_WHAT TO DO_
Write out exactly the lines below that run from the one containing "const cheese = new" through the one containing "zip(*points))), Vector(map(max, zip(*points)))", both included, with no other lines.

_STORED RECORDS_
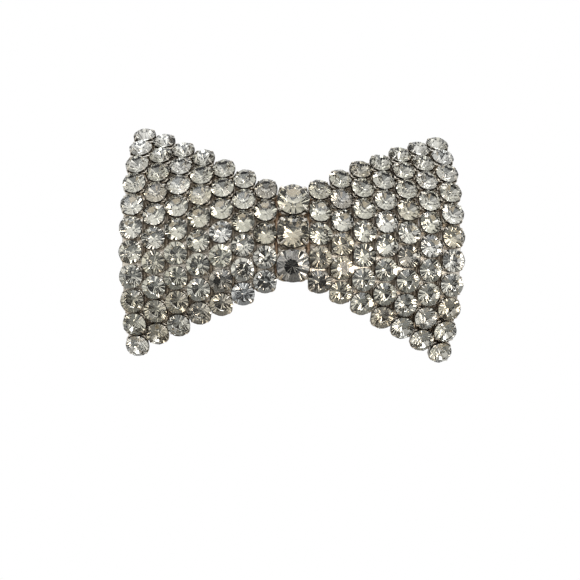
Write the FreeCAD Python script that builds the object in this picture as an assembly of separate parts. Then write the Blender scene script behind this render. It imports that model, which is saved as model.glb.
==
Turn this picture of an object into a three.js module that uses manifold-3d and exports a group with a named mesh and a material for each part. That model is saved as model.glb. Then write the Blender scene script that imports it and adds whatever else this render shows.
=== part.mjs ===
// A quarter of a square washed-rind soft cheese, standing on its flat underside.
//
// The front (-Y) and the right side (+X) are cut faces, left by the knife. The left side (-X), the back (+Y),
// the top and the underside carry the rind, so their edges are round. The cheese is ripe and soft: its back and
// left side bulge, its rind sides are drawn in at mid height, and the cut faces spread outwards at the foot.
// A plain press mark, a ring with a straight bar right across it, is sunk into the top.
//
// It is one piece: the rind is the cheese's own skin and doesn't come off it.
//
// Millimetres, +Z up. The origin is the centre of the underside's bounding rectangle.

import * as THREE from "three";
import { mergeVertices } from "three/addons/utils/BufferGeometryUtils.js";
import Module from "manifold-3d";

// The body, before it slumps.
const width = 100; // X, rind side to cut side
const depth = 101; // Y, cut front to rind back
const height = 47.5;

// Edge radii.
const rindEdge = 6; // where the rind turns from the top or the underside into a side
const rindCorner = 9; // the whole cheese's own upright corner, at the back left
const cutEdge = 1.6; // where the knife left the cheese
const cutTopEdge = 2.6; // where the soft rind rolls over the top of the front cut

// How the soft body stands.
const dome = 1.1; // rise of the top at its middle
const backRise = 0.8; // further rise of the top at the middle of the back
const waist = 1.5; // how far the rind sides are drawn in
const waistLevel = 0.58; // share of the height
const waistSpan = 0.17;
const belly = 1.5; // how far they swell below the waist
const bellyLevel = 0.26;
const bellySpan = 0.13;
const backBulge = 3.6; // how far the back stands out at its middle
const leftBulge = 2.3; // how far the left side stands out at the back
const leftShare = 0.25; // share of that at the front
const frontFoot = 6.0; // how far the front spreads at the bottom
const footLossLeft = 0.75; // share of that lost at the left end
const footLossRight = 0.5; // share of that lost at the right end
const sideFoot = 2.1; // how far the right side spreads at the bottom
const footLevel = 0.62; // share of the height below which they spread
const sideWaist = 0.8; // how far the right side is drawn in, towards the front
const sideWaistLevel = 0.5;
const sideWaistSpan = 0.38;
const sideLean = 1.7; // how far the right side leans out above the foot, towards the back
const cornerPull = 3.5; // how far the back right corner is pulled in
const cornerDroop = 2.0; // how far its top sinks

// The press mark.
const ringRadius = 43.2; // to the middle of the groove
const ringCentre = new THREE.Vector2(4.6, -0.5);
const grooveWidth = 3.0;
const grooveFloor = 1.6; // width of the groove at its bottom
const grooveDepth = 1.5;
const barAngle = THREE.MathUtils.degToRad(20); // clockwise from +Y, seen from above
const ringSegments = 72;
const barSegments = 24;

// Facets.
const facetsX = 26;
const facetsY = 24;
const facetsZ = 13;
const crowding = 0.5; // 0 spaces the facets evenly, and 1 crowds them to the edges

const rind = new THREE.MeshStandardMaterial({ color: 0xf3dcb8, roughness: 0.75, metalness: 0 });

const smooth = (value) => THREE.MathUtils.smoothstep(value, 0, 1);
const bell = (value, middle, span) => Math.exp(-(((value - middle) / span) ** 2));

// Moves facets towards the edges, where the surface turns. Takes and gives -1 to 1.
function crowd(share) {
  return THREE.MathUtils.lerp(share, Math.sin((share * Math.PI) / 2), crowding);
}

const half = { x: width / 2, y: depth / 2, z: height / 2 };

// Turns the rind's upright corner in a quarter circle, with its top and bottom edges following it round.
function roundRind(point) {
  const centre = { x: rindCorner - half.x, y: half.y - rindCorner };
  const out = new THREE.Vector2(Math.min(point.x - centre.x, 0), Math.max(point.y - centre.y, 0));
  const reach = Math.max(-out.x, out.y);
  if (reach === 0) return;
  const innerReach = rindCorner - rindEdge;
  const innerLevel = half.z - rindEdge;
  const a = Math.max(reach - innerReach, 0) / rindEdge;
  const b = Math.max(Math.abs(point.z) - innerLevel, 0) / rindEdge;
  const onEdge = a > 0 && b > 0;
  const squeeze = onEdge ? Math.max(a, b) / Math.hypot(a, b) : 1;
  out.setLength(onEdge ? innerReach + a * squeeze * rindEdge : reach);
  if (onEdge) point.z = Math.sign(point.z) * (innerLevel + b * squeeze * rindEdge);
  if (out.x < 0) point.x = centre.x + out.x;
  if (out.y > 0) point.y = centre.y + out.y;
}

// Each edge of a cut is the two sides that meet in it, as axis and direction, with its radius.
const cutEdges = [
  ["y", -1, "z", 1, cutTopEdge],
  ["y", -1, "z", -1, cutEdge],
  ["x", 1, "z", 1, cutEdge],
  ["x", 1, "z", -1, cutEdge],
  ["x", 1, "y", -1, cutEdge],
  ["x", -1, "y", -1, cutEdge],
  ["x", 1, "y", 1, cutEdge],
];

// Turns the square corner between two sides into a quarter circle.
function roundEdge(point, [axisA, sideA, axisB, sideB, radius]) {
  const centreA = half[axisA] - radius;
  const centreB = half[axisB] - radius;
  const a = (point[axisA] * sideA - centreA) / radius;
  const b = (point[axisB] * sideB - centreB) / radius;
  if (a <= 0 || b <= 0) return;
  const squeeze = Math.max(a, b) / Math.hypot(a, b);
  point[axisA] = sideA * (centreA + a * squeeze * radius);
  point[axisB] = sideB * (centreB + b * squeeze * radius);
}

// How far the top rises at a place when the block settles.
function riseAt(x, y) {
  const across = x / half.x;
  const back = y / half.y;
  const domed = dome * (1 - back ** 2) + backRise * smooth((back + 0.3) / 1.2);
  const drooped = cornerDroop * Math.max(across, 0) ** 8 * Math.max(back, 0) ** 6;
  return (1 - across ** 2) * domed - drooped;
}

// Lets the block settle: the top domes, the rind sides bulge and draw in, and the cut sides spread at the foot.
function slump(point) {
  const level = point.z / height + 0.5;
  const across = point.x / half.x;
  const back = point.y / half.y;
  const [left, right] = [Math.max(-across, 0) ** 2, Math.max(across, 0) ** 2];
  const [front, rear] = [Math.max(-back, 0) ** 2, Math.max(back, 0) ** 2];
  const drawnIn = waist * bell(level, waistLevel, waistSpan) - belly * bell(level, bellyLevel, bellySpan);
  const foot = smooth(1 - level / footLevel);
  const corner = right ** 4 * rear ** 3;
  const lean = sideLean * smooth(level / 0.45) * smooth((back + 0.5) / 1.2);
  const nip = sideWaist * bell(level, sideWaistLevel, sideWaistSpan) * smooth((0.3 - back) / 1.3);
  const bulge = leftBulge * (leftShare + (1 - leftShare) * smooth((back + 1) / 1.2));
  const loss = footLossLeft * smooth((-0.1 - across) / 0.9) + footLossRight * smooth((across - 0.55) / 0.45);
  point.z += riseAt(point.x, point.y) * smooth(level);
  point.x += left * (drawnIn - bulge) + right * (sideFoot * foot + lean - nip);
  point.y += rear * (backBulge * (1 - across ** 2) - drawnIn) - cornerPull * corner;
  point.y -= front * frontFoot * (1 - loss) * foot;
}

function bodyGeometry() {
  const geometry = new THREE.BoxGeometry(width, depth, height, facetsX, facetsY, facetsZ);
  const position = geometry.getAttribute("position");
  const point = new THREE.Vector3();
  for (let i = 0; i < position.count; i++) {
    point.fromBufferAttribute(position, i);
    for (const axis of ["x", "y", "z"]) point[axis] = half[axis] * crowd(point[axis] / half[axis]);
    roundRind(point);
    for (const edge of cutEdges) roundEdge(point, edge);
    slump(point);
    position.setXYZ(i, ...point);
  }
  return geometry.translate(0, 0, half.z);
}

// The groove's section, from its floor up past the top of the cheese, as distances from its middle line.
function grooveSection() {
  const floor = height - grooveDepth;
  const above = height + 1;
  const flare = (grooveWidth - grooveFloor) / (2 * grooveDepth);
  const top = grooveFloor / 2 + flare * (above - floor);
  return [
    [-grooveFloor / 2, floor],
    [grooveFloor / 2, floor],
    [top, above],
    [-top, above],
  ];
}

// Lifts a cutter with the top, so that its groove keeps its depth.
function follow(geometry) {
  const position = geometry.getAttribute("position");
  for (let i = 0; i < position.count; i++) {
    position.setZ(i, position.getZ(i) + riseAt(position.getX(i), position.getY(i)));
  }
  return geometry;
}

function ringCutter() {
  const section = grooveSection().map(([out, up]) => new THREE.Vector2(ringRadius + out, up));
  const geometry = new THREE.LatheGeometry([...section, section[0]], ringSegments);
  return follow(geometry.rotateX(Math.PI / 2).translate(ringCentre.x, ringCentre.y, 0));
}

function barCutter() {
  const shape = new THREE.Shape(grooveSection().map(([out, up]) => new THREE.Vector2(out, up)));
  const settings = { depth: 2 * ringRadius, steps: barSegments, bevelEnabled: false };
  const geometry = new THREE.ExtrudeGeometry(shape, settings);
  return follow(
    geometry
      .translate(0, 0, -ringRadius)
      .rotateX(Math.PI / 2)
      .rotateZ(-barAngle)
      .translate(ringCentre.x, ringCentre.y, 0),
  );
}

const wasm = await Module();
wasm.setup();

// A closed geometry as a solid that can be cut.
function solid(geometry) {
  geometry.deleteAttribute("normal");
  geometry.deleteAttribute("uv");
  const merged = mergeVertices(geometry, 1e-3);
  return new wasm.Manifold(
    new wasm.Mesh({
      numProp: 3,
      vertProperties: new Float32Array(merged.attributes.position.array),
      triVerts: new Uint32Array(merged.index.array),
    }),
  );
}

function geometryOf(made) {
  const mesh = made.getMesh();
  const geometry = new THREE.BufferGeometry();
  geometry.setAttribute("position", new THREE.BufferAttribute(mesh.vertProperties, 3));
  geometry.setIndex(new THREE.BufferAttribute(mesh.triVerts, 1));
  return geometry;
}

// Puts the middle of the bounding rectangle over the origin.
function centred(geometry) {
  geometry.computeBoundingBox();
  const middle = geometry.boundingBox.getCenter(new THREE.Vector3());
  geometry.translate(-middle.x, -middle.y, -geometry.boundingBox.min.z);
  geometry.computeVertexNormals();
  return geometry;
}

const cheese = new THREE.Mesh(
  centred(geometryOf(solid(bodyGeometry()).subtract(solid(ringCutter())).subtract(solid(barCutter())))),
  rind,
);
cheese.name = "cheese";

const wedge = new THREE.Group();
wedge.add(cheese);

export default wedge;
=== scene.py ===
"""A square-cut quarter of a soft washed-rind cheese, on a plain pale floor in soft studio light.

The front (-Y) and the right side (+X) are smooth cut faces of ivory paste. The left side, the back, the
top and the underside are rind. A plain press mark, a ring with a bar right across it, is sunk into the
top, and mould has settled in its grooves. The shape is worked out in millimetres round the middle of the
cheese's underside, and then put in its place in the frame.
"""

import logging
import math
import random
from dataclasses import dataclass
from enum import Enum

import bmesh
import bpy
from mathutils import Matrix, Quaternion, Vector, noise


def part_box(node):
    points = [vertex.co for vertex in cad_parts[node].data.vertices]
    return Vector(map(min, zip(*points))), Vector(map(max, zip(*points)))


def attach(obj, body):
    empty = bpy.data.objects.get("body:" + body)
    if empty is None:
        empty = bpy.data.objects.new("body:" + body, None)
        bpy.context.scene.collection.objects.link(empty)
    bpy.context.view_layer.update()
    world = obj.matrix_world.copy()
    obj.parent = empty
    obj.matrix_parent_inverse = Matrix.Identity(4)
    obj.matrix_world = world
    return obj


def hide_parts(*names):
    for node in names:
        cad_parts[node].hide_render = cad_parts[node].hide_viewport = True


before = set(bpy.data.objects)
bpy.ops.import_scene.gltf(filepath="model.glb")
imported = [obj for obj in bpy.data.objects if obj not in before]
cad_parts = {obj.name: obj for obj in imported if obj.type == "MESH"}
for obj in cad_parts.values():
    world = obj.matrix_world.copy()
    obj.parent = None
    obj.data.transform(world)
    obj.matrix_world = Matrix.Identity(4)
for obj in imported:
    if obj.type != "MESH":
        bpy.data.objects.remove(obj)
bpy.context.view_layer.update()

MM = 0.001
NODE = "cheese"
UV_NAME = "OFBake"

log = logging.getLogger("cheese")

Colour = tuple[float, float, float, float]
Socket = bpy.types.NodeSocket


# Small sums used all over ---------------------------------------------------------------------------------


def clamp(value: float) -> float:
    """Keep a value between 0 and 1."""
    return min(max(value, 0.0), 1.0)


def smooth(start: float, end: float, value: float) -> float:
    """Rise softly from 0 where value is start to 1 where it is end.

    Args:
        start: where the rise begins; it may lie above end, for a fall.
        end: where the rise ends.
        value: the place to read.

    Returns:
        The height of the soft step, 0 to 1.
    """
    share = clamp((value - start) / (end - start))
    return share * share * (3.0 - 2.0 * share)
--
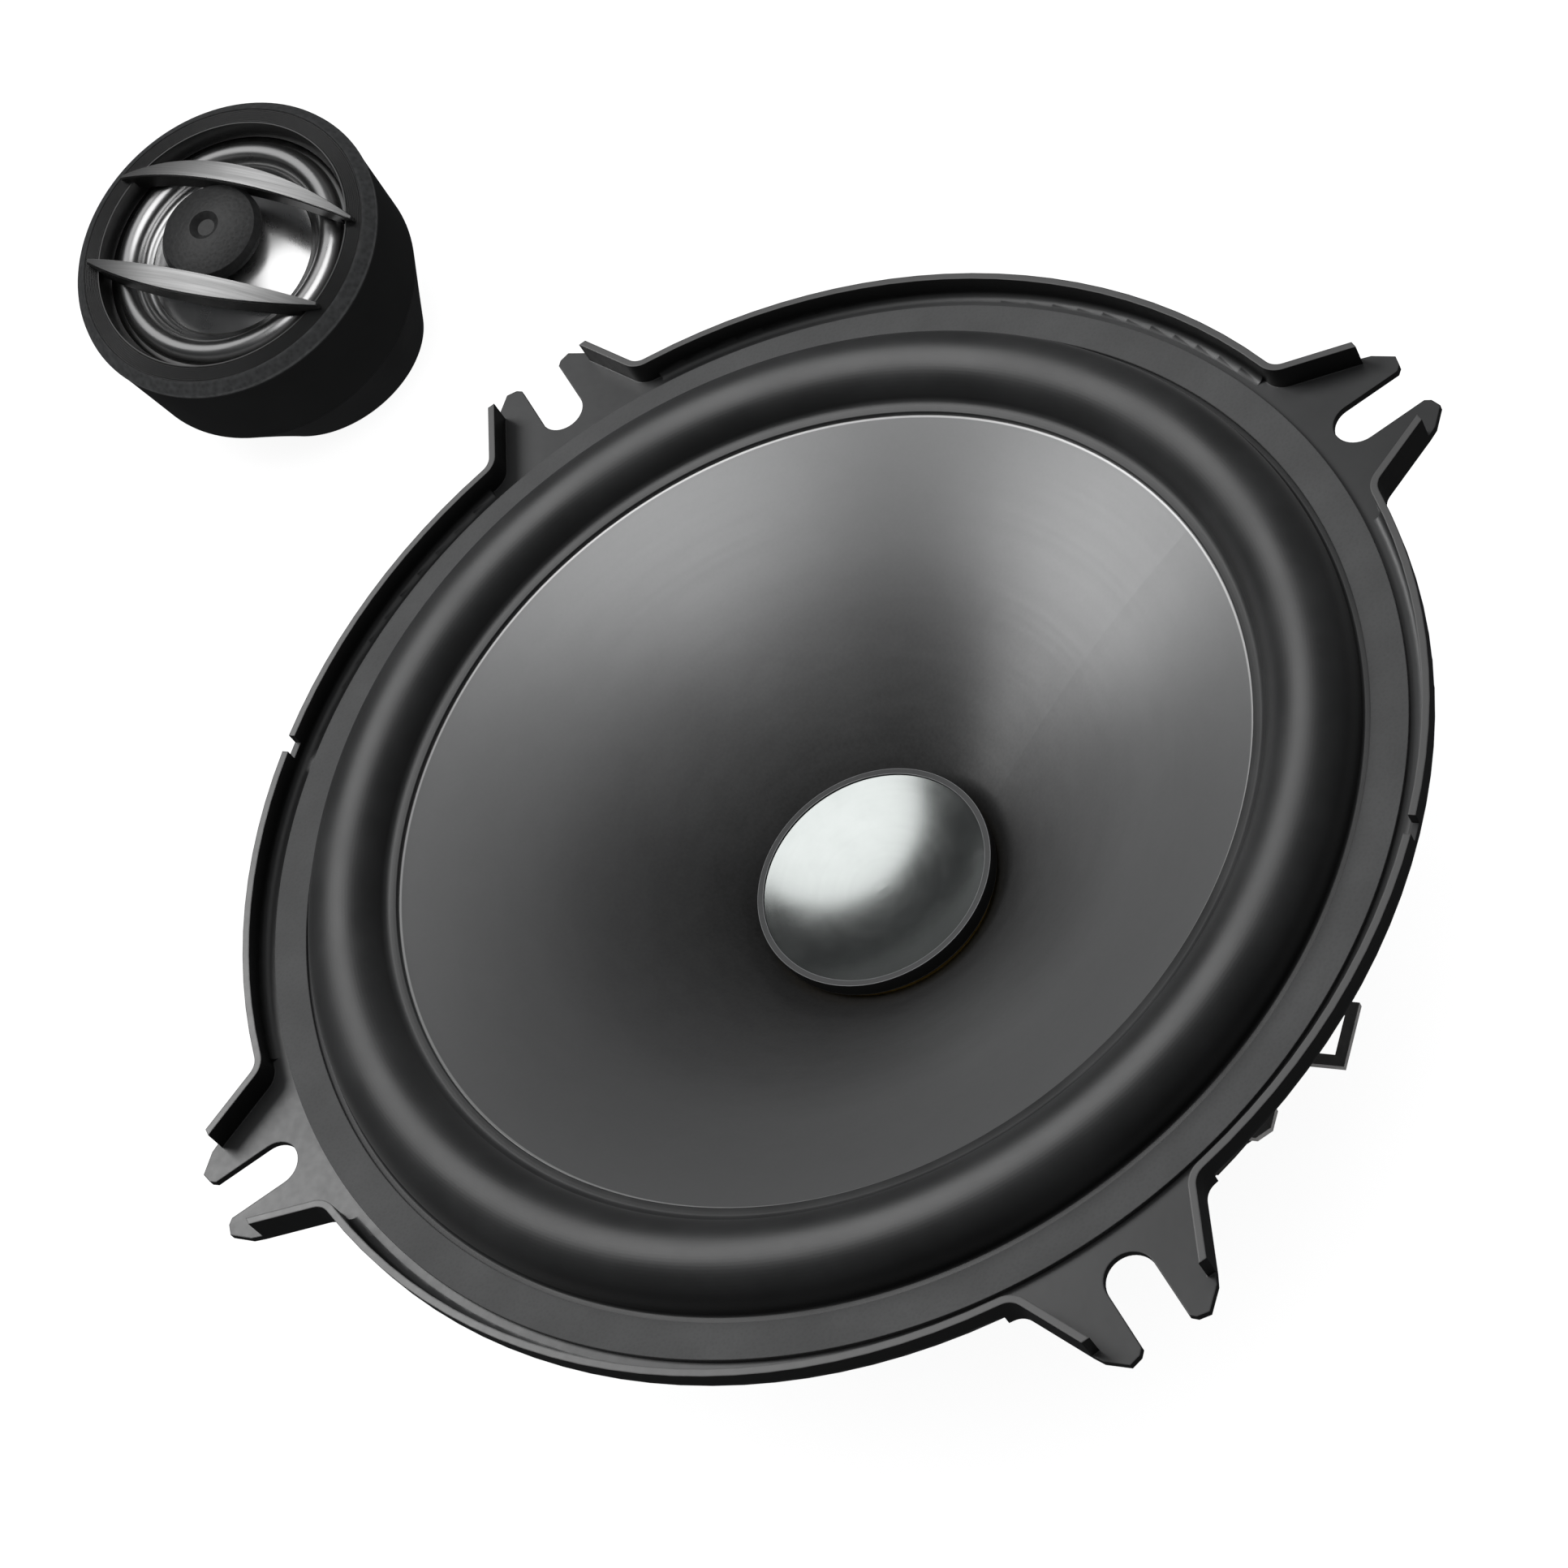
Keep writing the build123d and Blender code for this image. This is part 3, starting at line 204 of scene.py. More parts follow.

_REPLY TO THE TASK_
const cheese = new THREE.Mesh(
  centred(geometryOf(solid(bodyGeometry()).subtract(solid(ringCutter())).subtract(solid(barCutter())))),
  rind,
);
cheese.name = "cheese";

const wedge = new THREE.Group();
wedge.add(cheese);

export default wedge;
=== scene.py ===
"""A square-cut quarter of a soft washed-rind cheese, on a plain pale floor in soft studio light.

The front (-Y) and the right side (+X) are smooth cut faces of ivory paste. The left side, the back, the
top and the underside are rind. A plain press mark, a ring with a bar right across it, is sunk into the
top, and mould has settled in its grooves. The shape is worked out in millimetres round the middle of the
cheese's underside, and then put in its place in the frame.
"""

import logging
import math
import random
from dataclasses import dataclass
from enum import Enum

import bmesh
import bpy
from mathutils import Matrix, Quaternion, Vector, noise


def part_box(node):
    points = [vertex.co for vertex in cad_parts[node].data.vertices]
    return Vector(map(min, zip(*points))), Vector(map(max, zip(*points)))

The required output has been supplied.